Path of Arrogance in Iraq
An independent panel that included two former secretaries of Defense and a separate investigating team led by two Army generals heaped yet more withering criticism this week on the Pentagon’s handling of Iraq after the invasion. The findings dealt with the abuses at Abu Ghraib prison, but they should be read as condemning more than just the sickening scenes of torture documented in widely seen photographs.
The independent team rejected the Bush administration’s claim that the Abu Ghraib mistreatment was the work of a few rogue soldiers. The number of military police and military intelligence specialists who will be charged with criminal wrongdoing may be limited, but the panel traced some of the blame all the way to the office of Defense Secretary Donald H. Rumsfeld.
The arrogant “we know best” attitude of the Pentagon’s civilian leadership demands condemnation.
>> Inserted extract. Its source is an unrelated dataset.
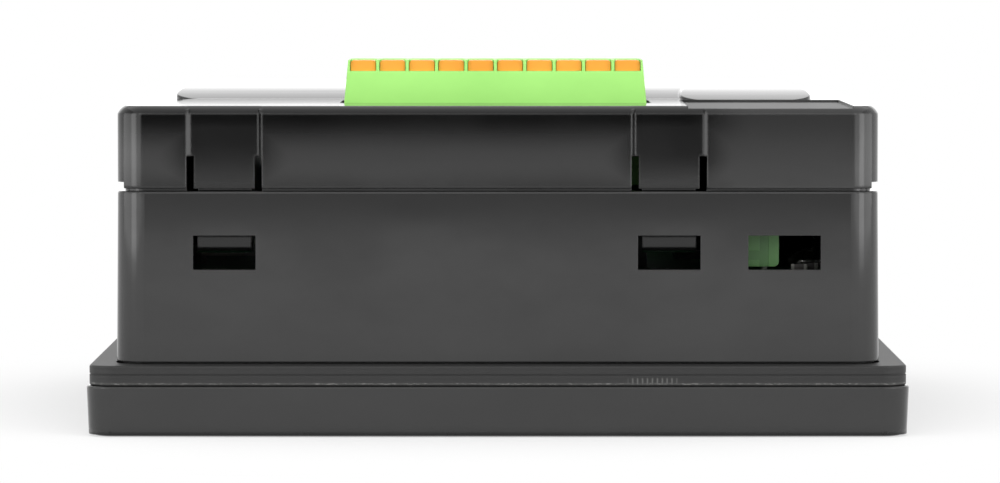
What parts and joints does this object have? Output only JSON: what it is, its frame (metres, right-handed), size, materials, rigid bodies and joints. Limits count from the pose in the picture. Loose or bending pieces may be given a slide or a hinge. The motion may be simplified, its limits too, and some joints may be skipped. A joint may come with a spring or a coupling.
{
  "type": "panel mount programmable logic controller",
  "caption": "Square panel-mounted logic controller with a display in its front frame, a snapped rear cover and a green plug of push-in terminals.",
  "frame": {"origin": "middle of the front frame's front face, which the controller lies on in the picture", "axes": "+Z from the front up to the rear cover, +X to the right and +Y away from the side wall with the three windows; the plug stands near that wall"},
  "size_m": [0.096, 0.096, 0.0435],
  "materials": {
    "front_plastic": "fine texture",
    "overlay_film": "satin film",
    "window_glass": "gloss",
    "display_glass": "gloss",
    "diffuser": "matte",
    "sheet_metal": "bright",
    "foam": "matte",
    "gasket_rubber": "matte",
    "housing_plastic": "satin",
    "board_laminate": "solder mask",
    "brass_parts": "plain",
    "ribbon_film": "film",
    "black_moulding": "matte",
    "ceramic": "matte",
    "capacitor_sleeve": "gloss",
    "ferrite": "matte",
    "relay_case": "satin",
    "header_green": "satin",
    "tinned_metal": "plain",
    "plug_green": "satin",
    "spring_steel": "bright",
    "button_orange": "satin"
  },
  "bodies": {
    "controller": {"front_frame": "front_plastic", "front_overlay": "overlay_film", "display_window": "window_glass", "display_cell": "display_glass", "display_backlight": "diffuser", "display_tray": "sheet_metal", "display_pad": "foam", "panel_gasket": "gasket_rubber", "housing": "housing_plastic", "rear_cover": "housing_plastic", "frame_screws": "sheet_metal", "main_board": "board_laminate", "io_board": "board_laminate", "board_spacers": "brass_parts", "board_screws": "sheet_metal", "display_ribbon": "ribbon_film", "board_link": "black_moulding", "processor": "black_moulding", "memory_chips": "black_moulding", "backup_battery": "sheet_metal", "battery_clip": "sheet_metal", "signal_parts": "ceramic", "filter_capacitors": "capacitor_sleeve", "power_inductor": "ferrite", "output_relays": "relay_case", "supply_board": "board_laminate", "supply_board_pins": "tinned_metal", "network_jack": "black_moulding", "jack_shield": "sheet_metal", "jack_contacts": "brass_parts", "supply_header": "header_green", "supply_pins": "tinned_metal", "plug_header": "header_green", "header_pins": "tinned_metal", "plug_body": "plug_green", "plug_contacts": "brass_parts", "clamp_spring_01": "spring_steel", "clamp_spring_02": "spring_steel", "clamp_spring_03": "spring_steel", "clamp_spring_04": "spring_steel", "clamp_spring_05": "spring_steel", "clamp_spring_06": "spring_steel", "clamp_spring_07": "spring_steel", "clamp_spring_08": "spring_steel", "clamp_spring_09": "spring_steel", "clamp_spring_10": "spring_steel"},
    "release_button_01": {"release_button_01": "button_orange"},
    "release_button_02": {"release_button_02": "button_orange"},
    "release_button_03": {"release_button_03": "button_orange"},
    "release_button_04": {"release_button_04": "button_orange"},
    "release_button_05": {"release_button_05": "button_orange"},
    "release_button_06": {"release_button_06": "button_orange"},
    "release_button_07": {"release_button_07": "button_orange"},
    "release_button_08": {"release_button_08": "button_orange"},
    "release_button_09": {"release_button_09": "button_orange"},
    "release_button_10": {"release_button_10": "button_orange"}
  },
  "joints": [
    {"name": "press_01", "type": "slide", "parent": "controller", "child": "release_button_01", "axis": [0, 0, -1], "range_m": [0, 0.0012], "stiffness_N_per_m": 1500, "springref_m": -0.0005, "deforming": ["clamp_spring_01"]},
    {"name": "press_02", "type": "slide", "parent": "controller", "child": "release_button_02", "axis": [0, 0, -1], "range_m": [0, 0.0012], "stiffness_N_per_m": 1500, "springref_m": -0.0005, "deforming": ["clamp_spring_02"]},
    {"name": "press_03", "type": "slide", "parent": "controller", "child": "release_button_03", "axis": [0, 0, -1], "range_m": [0, 0.0012], "stiffness_N_per_m": 1500, "springref_m": -0.0005, "deforming": ["clamp_spring_03"]},
    {"name": "press_04", "type": "slide", "parent": "controller", "child": "release_button_04", "axis": [0, 0, -1], "range_m": [0, 0.0012], "stiffness_N_per_m": 1500, "springref_m": -0.0005, "deforming": ["clamp_spring_04"]},
    {"name": "press_05", "type": "slide", "parent": "controller", "child": "release_button_05", "axis": [0, 0, -1], "range_m": [0, 0.0012], "stiffness_N_per_m": 1500, "springref_m": -0.0005, "deforming": ["clamp_spring_05"]},
    {"name": "press_06", "type": "slide", "parent": "controller", "child": "release_button_06", "axis": [0, 0, -1], "range_m": [0, 0.0012], "stiffness_N_per_m": 1500, "springref_m": -0.0005, "deforming": ["clamp_spring_06"]},
    {"name": "press_07", "type": "slide", "parent": "controller", "child": "release_button_07", "axis": [0, 0, -1], "range_m": [0, 0.0012], "stiffness_N_per_m": 1500, "springref_m": -0.0005, "deforming": ["clamp_spring_07"]},
    {"name": "press_08", "type": "slide", "parent": "controller", "child": "release_button_08", "axis": [0, 0, -1], "range_m": [0, 0.0012], "stiffness_N_per_m": 1500, "springref_m": -0.0005, "deforming": ["clamp_spring_08"]},
    {"name": "press_09", "type": "slide", "parent": "controller", "child": "release_button_09", "axis": [0, 0, -1], "range_m": [0, 0.0012], "stiffness_N_per_m": 1500, "springref_m": -0.0005, "deforming": ["clamp_spring_09"]},
    {"name": "press_10", "type": "slide", "parent": "controller", "child": "release_button_10", "axis": [0, 0, -1], "range_m": [0, 0.0012], "stiffness_N_per_m": 1500, "springref_m": -0.0005, "deforming": ["clamp_spring_10"]}
  ]
}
The halfhearted acceptance of responsibility that Rumsfeld offered in his testimony in May before the Senate and House armed services committees doesn’t let him off the hook for failing to provide consistent guidelines on the treatment of prisoners. The independent panel’s report, and another released Wednesday concluding that 41 intelligence officers, CIA officials, contractors, medics and military police officers either took part in the abuses or knew of them but did nothing to stop them, should force the resignation or firing of top officials, military or civilian. At least two top officers might be facing such sanctions -- Brig. Gen. Janis Karpinski, who oversaw the military police at the prison, and Col. Thomas M. Pappas, who oversaw the military intelligence personnel, are expected to receive reprimands that could end their careers. That would be a good start.
Investigators need to address another aspect of conduct at Abu Ghraib. An article last week in Britain’s leading medical journal, written by a University of Minnesota professor of medicine, cited government documents that he said showed military medical personnel violated medical ethics at Abu Ghraib. The article said some medical workers revived prisoners for further torture and falsified death certificates of prisoners who died during interrogation. The Pentagon strongly denied the charges, which recall abuses in Nazi Germany. Those claims warrant a separate investigation.
The independent panel’s report offers common-sense recommendations for reform, understanding that operations in a war zone often are chaotic. More personnel, better training and increased emphasis on law and ethics can go far toward preventing similar abuses. As with so much else in postwar Iraq, more humility in the corridors of the Pentagon would be another antidote.